Hello - we've been experimenting with using the Ar...
# flyte-support
b
Hello - we've been experimenting with using the ArrayNode
map_task
in 1.13 for very large jobs (>60,000 tasks) and have found an interesting failure case. It seems like once the job size crosses a certain threshold, we consistently see failures on the same
map_task
batch. The error is a generic:
Copy code
[324-325][328-329][332-333][338-339]: [1/1] currentAttempt done. Last Error: UNKNOWN::Outputs not generated by task execution
The relevant part of the execution graph is attached in a thread. Each
_run_experiments_batch
runs 3 sets of
map_task
, where each
map_task
runs 400 tasks.
Screenshot from 2024-08-01 16-51-22.png
What's interesting is that whether we run a job of this size or double, in both cases the failure happens at node
dn9
In each case, it's always the 3rd map_task that fails on this node with the above error. When I attempt to view the logs in cloudwatch, I see the logs of the 1st (of 3)
map_task
on that node instead of the 3rd.
Recovering the job appears to have it complete successfully
f
I think we only ran scale testing for ArrayNode up to ~5000 subtasks. And just to confirm, are you running an ArrayNode with 60,000 subtasks? I figured we'd run into etcd size limitations with that many, but that should lead to a different error. Had you run workloads of similar scale on the legacy maptasks? Also, what concurrency were you running the map task with? What flyte version are you running for propeller and what flytekit version as well? We should probably enrich the error message to include the file path. I'm unsure how/if the output prefix/file path could differ when the subtask pod is built and when creating the output writer after the task succeeds.
f
5k is the limit if you want 60, you will have to run 12 copies of them. The state explodes and etcd cannot handle it
f
yup, and by breaking into 12 copies, it'd be executing over 12 different launchplans. However, I'm unsure if the workflow is actually running 60k tasks. From my understanding, if the workflow state gets too large for etcd to handle, there should be an error at the controller level to fail the workflow with "Workflow execution state is too large for Flyte to handle" and then failing any running tasks
b
Each
map_task
runs 400 tasks and each one of those dynamics in the screencap runs 3 of those
map_tasks
in sequence, so roughly 1200 per dynamic.
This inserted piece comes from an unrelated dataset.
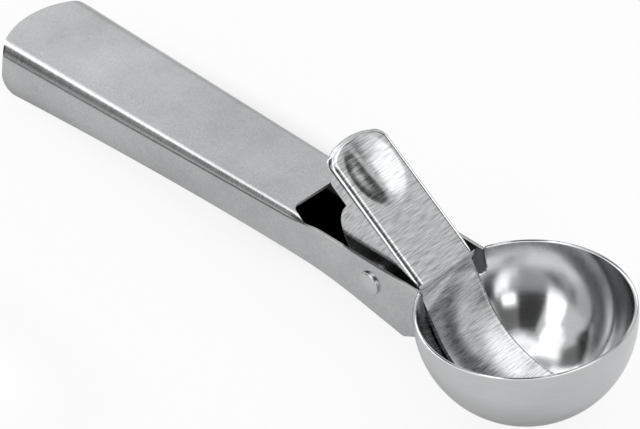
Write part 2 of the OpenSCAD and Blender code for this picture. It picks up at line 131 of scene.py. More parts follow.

I then batch up the dynamics so that no more than 5 are running concurrently
The 60,000+ number is from distributing the work in batches across those dynamic workflows
So to recap - each ArrayNode individually does not run more than 400, each dynamic workflow should run roughly 1200, but each Flyte execution should be running on the order of ~60,000 total with roughly no more than 2000 individual tasks running concurrently
@flat-area-42876 we just recently upgraded to flytekit and propeller 1.13 from 1.10.7. Before, we were using
FlyteRemote
to distribute our workload across separate pipeline executions because we couldn't hit nearly this many within one execution. I'm testing to see if the (noticeably improved!) scalability in 1.13 will allow us to move our entire workset into a single execution
I bumped the resource requests on the dynamic workflows (does this have an impact?) and a task we use to materialize results and was able to complete 2 runs of ~60,000 total tasks, testing now with a very large run of ~150,000 tasks (same structure as above, but bumped the ArrayNodes from 400 to 500). If I want to complete very large runs like this from a single execution, should I expect to need to bump the ArrayNodes up into the thousands? One of our task types has variable duration, so I've been aiming to keep the ArrayNode's fairly constrained so that a small number of long-running tasks don't block progress
That very large run failed - what I'm looking for is to understand if there is an upper bound on the total number of nodes in an execution or a single dynamic
f
Upper bound should be around 5k nodes in the execution before you start running into etcd issues. You could increase the scale of a single execution by kicking off external workflows from a parent workflow
b
An entire
map_task
is a single ArrayNode right? In my case I'm running into issues with 50 dynamic workflows that each have 3
map_task
and 2 tasks to materialize results, so ~250 nodes
f
Yup it's a single node. I'm skeptical the
Last Error: UNKNOWN::Outputs not generated by task execution
is tied to etcd limitations. This error occurs when the task is successful but then propeller's storage client gets a "Not found" when trying to read the output file. Can you check if the output file exists in your blob store?
Are you using the default stow_store DataStore client as well?